Streamlined AI Growth With a Unified Tech Stack
Managing the full lifecycle of ML development on a single platform – from data preparation and labelling to model training, fine-tuning and even inference – can bring many advantages.
Using a single full-stack provider means teams only have to learn a single set of tools, simplifying things across your organization. Additionally, keeping all data on one platform avoids the inefficiencies of multi-cloud environments. Another major advantage is that, in case of issues, support is streamlined as your provider understands your entire stack.
There are potentially financial benefits as well. Consolidating data processing, training and inference on one platform can result in more favorable pricing, leading to lower AI development costs overall.
Beyond Big Cloud: Finding the Right Fit for AI Development
While hyperscalers like AWS, Microsoft Azure and Google Cloud are popular choices for many applications, they can have downsides for AI and ML companies.

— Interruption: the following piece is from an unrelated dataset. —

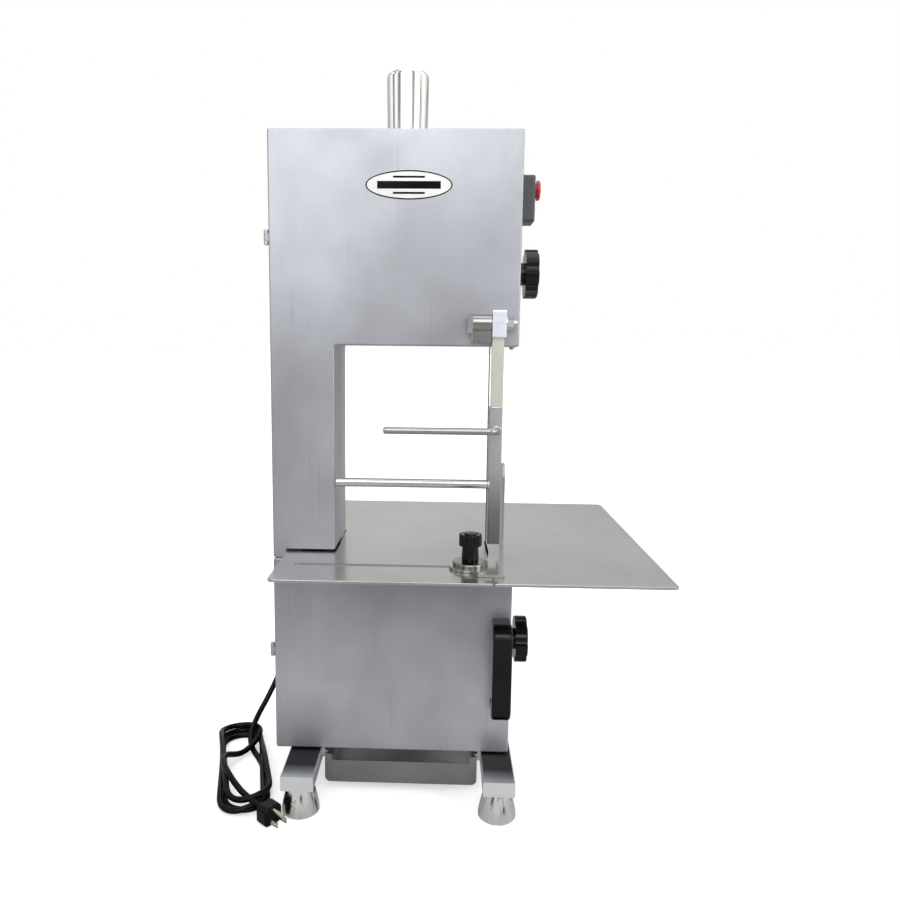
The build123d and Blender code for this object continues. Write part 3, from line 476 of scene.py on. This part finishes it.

The Big Three cloud platforms are expensive, and unless you run a massive company or have substantial venture funding, their services may not offer the best return on investment. Moreover, these platforms aren’t optimized for AI and ML specific tasks, so you can pay a significant premium for features you don’t need.
Platforms such as Nebius, for example, which are designed specifically for AI development, offer a more affordable and efficient alternative. These AI-focused full-stack providers offer compute on hardware tailored to AI tasks, ensuring that your models are running optimally without unnecessary infrastructure complexities. Whether you’re training or deploying a model for inference, you can be confident that you are using the right tools for the job without having to navigate a sprawling server backend. Best of all, no more wondering why your expensive GPUs aren’t performing as they should.
While building an AI application with a holistic approach requires upfront planning, it can significantly reduce long-term infrastructure costs. Not only will optimized applications cost less to train, but inference costs will be lower too. These efficiencies can compound over multiple generations of AI models and be the edge that gets your company to an IPO.